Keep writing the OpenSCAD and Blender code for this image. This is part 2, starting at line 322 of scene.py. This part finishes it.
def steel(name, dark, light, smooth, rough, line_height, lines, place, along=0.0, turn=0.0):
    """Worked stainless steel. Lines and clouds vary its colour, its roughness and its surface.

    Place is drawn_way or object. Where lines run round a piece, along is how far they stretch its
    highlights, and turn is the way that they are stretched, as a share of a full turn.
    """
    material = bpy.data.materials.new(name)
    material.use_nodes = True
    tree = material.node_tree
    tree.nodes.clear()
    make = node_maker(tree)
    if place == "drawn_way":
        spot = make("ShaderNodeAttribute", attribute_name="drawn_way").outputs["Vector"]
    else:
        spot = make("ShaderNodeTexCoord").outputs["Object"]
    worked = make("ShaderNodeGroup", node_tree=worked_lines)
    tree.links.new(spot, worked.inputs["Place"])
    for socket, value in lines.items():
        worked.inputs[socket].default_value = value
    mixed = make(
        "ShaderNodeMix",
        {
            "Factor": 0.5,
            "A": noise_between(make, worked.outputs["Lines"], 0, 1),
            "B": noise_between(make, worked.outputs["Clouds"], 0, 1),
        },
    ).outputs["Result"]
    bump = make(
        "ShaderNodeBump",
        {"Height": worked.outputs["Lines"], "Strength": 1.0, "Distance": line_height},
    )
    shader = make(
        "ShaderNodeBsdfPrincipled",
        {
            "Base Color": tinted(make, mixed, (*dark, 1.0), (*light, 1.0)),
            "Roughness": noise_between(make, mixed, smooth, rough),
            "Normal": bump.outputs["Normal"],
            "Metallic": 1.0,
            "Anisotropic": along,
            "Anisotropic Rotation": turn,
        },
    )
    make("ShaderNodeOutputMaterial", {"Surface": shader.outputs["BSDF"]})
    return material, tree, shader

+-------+

■ **WHAT YOU WILL DO**: Your task is to return the full listing exactly as it was given.

■ **SOLUTION TO THIS TASK**:
Keep writing the OpenSCAD and Blender code for this image. This is part 2, starting at line 322 of scene.py. This part finishes it.
def steel(name, dark, light, smooth, rough, line_height, lines, place, along=0.0, turn=0.0):
    """Worked stainless steel. Lines and clouds vary its colour, its roughness and its surface.

    Place is drawn_way or object. Where lines run round a piece, along is how far they stretch its
    highlights, and turn is the way that they are stretched, as a share of a full turn.
    """
    material = bpy.data.materials.new(name)
    material.use_nodes = True
    tree = material.node_tree
    tree.nodes.clear()
    make = node_maker(tree)
    if place == "drawn_way":
        spot = make("ShaderNodeAttribute", attribute_name="drawn_way").outputs["Vector"]
    else:
        spot = make("ShaderNodeTexCoord").outputs["Object"]
    worked = make("ShaderNodeGroup", node_tree=worked_lines)
    tree.links.new(spot, worked.inputs["Place"])
    for socket, value in lines.items():
        worked.inputs[socket].default_value = value
    mixed = make(
        "ShaderNodeMix",
        {
            "Factor": 0.5,
            "A": noise_between(make, worked.outputs["Lines"], 0, 1),
            "B": noise_between(make, worked.outputs["Clouds"], 0, 1),
        },
    ).outputs["Result"]
    bump = make(
        "ShaderNodeBump",
        {"Height": worked.outputs["Lines"], "Strength": 1.0, "Distance": line_height},
    )
    shader = make(
        "ShaderNodeBsdfPrincipled",
        {
            "Base Color": tinted(make, mixed, (*dark, 1.0), (*light, 1.0)),
            "Roughness": noise_between(make, mixed, smooth, rough),
            "Normal": bump.outputs["Normal"],
            "Metallic": 1.0,
            "Anisotropic": along,
            "Anisotropic Rotation": turn,
        },
    )
    make("ShaderNodeOutputMaterial", {"Surface": shader.outputs["BSDF"]})
    return material, tree, shader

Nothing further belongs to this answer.